Emerging from political shadows, the RSS searched for a fresh symbol to recruit a new generation to its majoritarian convictions. They found a powerful emblem in a low-key, long-festering dispute around the mosque built by Babar in 1528. Tulsidas, who wrote the Ramcharitmanas in 1574 in Ayodhya, never mentioned that a mosque had been built at Lord Rama’s birthplace. But Hindu nationalists now claimed that a temple, commemorating the place where Rama was born, was demolished to build the Babri Mosque. In 1949, statues of Rama were smuggled into the mosque, abetted by complicit state officials. Prayers by Muslims were halted, but Hindus continued to worship at the mosque.
LK Advani, leader of the BJP, which had shrunk to a small rump of two MPs in Parliament in the 1980s, masterfully resurrected this dispute and transformed it into a muscular national movement. Muslim leaders offered to build the Rama temple just adjacent to the Babri Mosque. But Hindu nationalists insisted that Rama was born at the precise site that lay below the central dome of the mosque, therefore only the removal of the mosque could satisfy what they claimed was a majority Hindu sentiment.
Advani commenced his tumultuous rath yatra from the emotive Somnath Temple, where indisputably a temple had been razed to build a mosque. I was a district officer in those turbulent years, and watched with mounting dismay as Advani’s rath advanced, and processions with consecrated bricks marched aggressively across India. Within a few months, religious hatred poisoned social relations everywhere, often erupting into hate violence. This climaxed when, cheered by leaders of the BJP, feverish crowds razed the mosque in 1992, leaving the Muslim community stunned, humiliated and frightened.
For Indians not born in those years, the full significance of that moment is often lost. What the marauders assaulted was not a crumbling mosque but the secular promise of the Constitution — the pledge that this would be a country in which none are children of a lesser god. Disputes, if any, would be dealt by an equal and fair application of law to all persons. Instead, in the Ayodhya movement, Muslims were compelled to submit to what was claimed to be a majoritarian sentiment, in defiance of law (although incidentally, a large mass of Hindus were deeply anguished by the violent destruction of a place of worship). The political leaders, held culpable by the judicial commission for planning, instigating, encouraging and cheering the criminal demolition, were never punished, and instead reaped massive political harvests.

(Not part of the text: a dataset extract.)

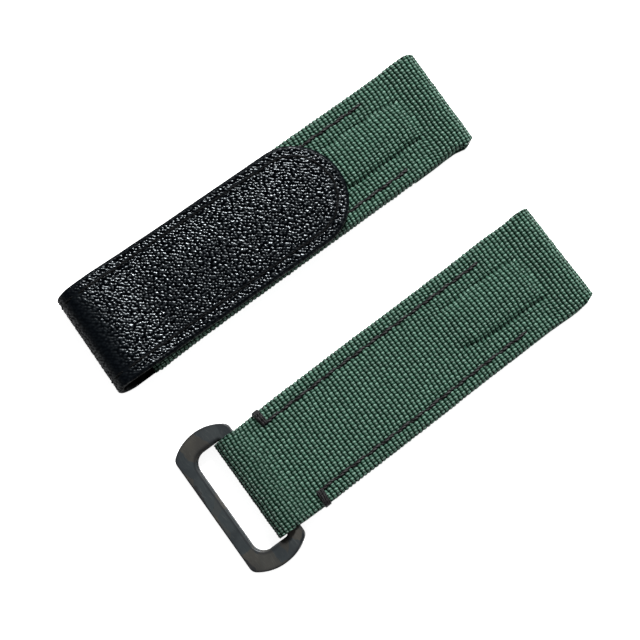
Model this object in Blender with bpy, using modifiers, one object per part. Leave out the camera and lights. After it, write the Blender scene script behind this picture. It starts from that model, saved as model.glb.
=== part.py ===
# Two-piece hook and loop watch strap: a short half with a ring buckle, and a long half whose leather
# tail folds back over it. Both halves lie side by side on a table. Metres, +Z up, X along the short half.

import math

import bmesh
import bpy
import numpy as np

# Sizes that both halves share
strap_width = 0.0200
nylon_wall = 0.0006
lining_thickness = 0.0008
core_thickness = 0.0008
layer_gap = 0.0002
edge_radius = 0.0009
corner_radius = 0.0008
thread_radius = 0.00022
stitch_length = 0.0032
stitch_arch = 0.00010
seam_inset = 0.0026

# Lug ends
tunnel_bore = 0.0016
tunnel_wall = 0.0003
tunnel_inset = 0.0004
lug_band = 0.0075
lug_flare = 0.0001
lug_hem = 0.0130
lug_opening = 0.0046
seam_to_lug = 0.0130
pad_length = 0.0180
pad_width = 0.0070
pad_rise = 0.0009
pad_ramp = 0.0022
pad_side_ramp = 0.0011
pad_tail = 0.0050

# Short half
short_length = 0.0689
loop_slack = 0.0007
loop_ramp = 0.0052
loop_pinch = 0.00025
loop_return = 0.0125
loop_opening = 0.0030
core_to_loop = 0.0062
loop_yaw = math.radians(-1.6)
tack_to_end = 0.0096
tack_radius = 0.00030
tack_width = 0.0011
tack_drop = 0.0012

# Ring buckle
ring_length = 0.0113
ring_arm = 0.0036
ring_thickness = 0.0019
ring_bar = 0.0025
ring_play = 0.0001
ring_end_radius = 0.0085
ring_corner_radius = 0.0015
ring_window_radius = 0.0023
ring_loop_corner_radius = 0.0005
ring_edge_radius = 0.00045
ring_clearance = 0.00022

# Long half
long_length = 0.0766
nylon_to_fold = 0.0070
leather_thickness = 0.0011
leather_inset = 0.00025
fold_height = 0.0062
flap_length = 0.0504
flap_tip_length = 0.0094
flap_settle = 0.0115
flap_tip_droop = 0.0006
flap_seam_inset = 0.0019
tape_to_seam = 0.0006
loop_tape_thickness = 0.00035
loop_tape_lead = 0.0012
hook_tape_inset = 0.00275
hook_tape_thickness = 0.00035
hook_tape_lead = 0.0105
hook_tape_to_tip = 0.0055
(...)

The story of the battle for the future of India did not end with the destruction of the mosque. In its trail followed many cases of attacks, rapes and arson on people for the crime of their faith. The resistance from the Centre-Left was weak-kneed and apologetic, and anti-secular politics only gained strength. The movements of resistance to the idea of a secular India continue to reinvent themselves, adopting a variety of symbols for recreating the separate, subordinate and hated ‘other’. These symbols range from the eating of beef, love jihad and religious conversions; the claim that India lived under 1,200 years of slavery, continuing the same narrative of Muslim rulers being oppressive tyrants and foreigners; and gratuitous advice to dissenting Muslims to ‘go to Pakistan’, to impassioned debates in Parliament about the inclusion of the word ‘secular’ in India’s Constitution.
The first generation of Indians of free India were predominantly under the sway of the inclusive and humanist ideas of Gandhi, Ambedkar, Nehru and Maulana Azad. The second generation, disillusioned by the cynical decay of those who claimed to carry these ideas in formal politics, joined hands with Hindu nationalists to oppose their authoritarianism and venal corruption. A third generation was swept into a tempestuous political movement of engineered division and social hatred, symbolised by the mass movement to destroy the mosque in Ayodhya. A fourth generation, more than half of all Indians below the age of 25 today, must now choose the India of their future.